My suggestion: COPY should allow much more extensive transformation and validation logic on import and should also have “meta-columns” that can be imported using special keywords that would allow you to populate a column telling the name of a file that a row was loaded from. It would also be helpful to have meta-columns telling the row number of the file that it was populated from, the type of file, etc.

3. The implication is that you should design your  ETL process AND your database schema around the COPY command when loading external data into Redshift

If you want high-performance data loads, there are a lot of details to think about.

One of Amazon’s selling points around Redshift is that they take away a lot of the complexity and difficulty of managing a database system so you can load and analyze data more quickly and easily with less training. Also that you don’t need as many DBAs to maintain the system and that it should not be a difficult transition from other platforms. However, if you look through the details of the Redshift documentation, particularly around cluster maintenance, table design, and data loading, it quickly gets complex.
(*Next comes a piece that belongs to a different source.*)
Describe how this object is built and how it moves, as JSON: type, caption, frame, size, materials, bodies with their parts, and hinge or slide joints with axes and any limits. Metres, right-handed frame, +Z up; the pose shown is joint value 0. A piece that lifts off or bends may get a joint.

My suggestion: Amazon should put more effort into simplifying database management for users of Redshift. There needs to be a more holistic focus on insulating users from the details of database platform management and improvement of existing tools to manage and load data. As Antoine St. Exupery said, “Perfection is achieved, not when there is nothing more to add, but when there is nothing left to take away.”

 

  1. As an aside, Redshift only does table-level locking. No row-level locking. It can do shared locking and doesn’t necessarily require an exclusive lock, but this still means that trying to do row-based inserts/updates/deletes can be very slow.